His advice for those faced with an Alzheimer’s diagnosis, he said, is to take advantage of specialists, support groups, and the resources of the Alzheimer’s Association. Secondly, he said, “Get involved, try to understand the disease, stay positive, and don’t give up because the research and medical communities are not giving up and they’re spending billions of dollars to fight this . . . The more you understand about the disease the less you feel like you’re shadowboxing against an invisible enemy.” Finally, Bednar recommends prayer. “Continue to develop your relationship with the Lord . . . Surrender to the Lord and be a spiritual warrior.”
Redemptive work
Indeed, Janie’s response to Frank’s disease has reflected much of that advice. Clearly, said Fr. John Sherlock, acting chaplain of the Legatus Wichita Chapter, she has found solace in her Catholic faith.

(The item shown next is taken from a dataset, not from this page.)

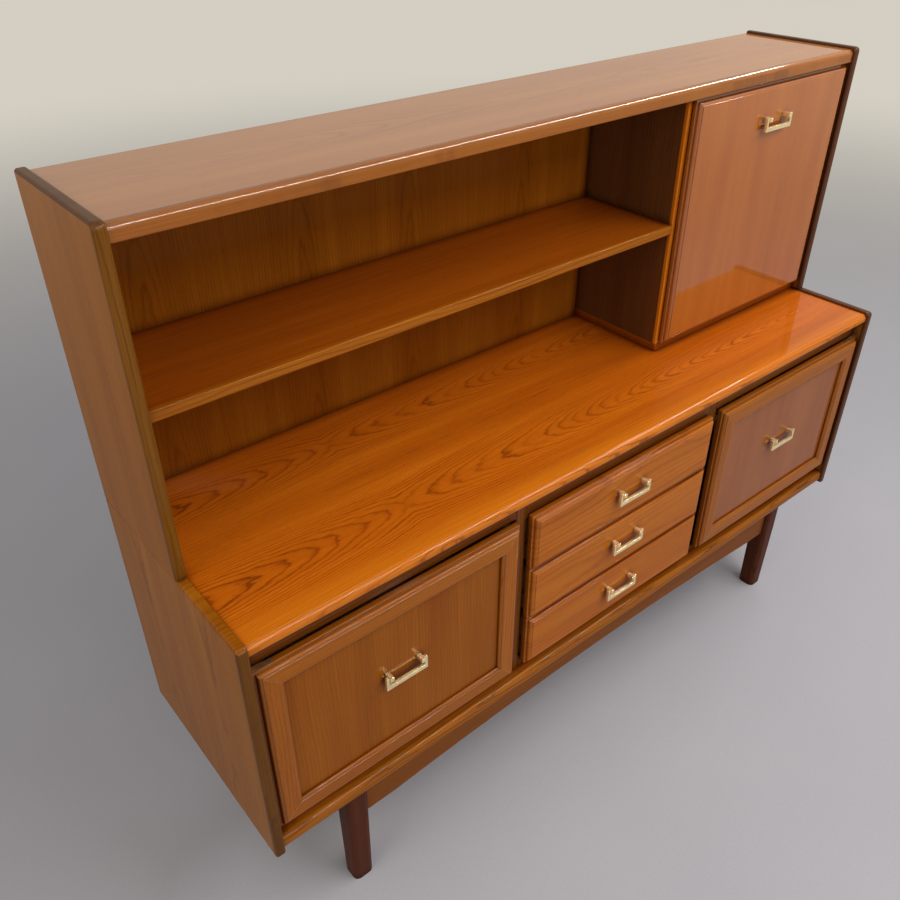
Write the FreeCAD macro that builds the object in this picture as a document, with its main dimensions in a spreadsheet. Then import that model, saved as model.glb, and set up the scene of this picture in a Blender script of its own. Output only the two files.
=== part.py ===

As she came to terms with her own limitations, he said, she developed an inner strength and a vision that deepened into an ability to accept God’s will. “And she saw some redemptive value in the sickness itself. She did not deny the sorrow. She did not deny the hurt. She did not deny the curtailing of her ideals in the marriage, but rather she saw in it a way to unite herself with the sufferings of the Lord and saw that there is a value to these sufferings – a redemptive value that could be applied to herself, her husband, other people, the family.”
JUDY ROBERTS is a Legatus magazine staff writer.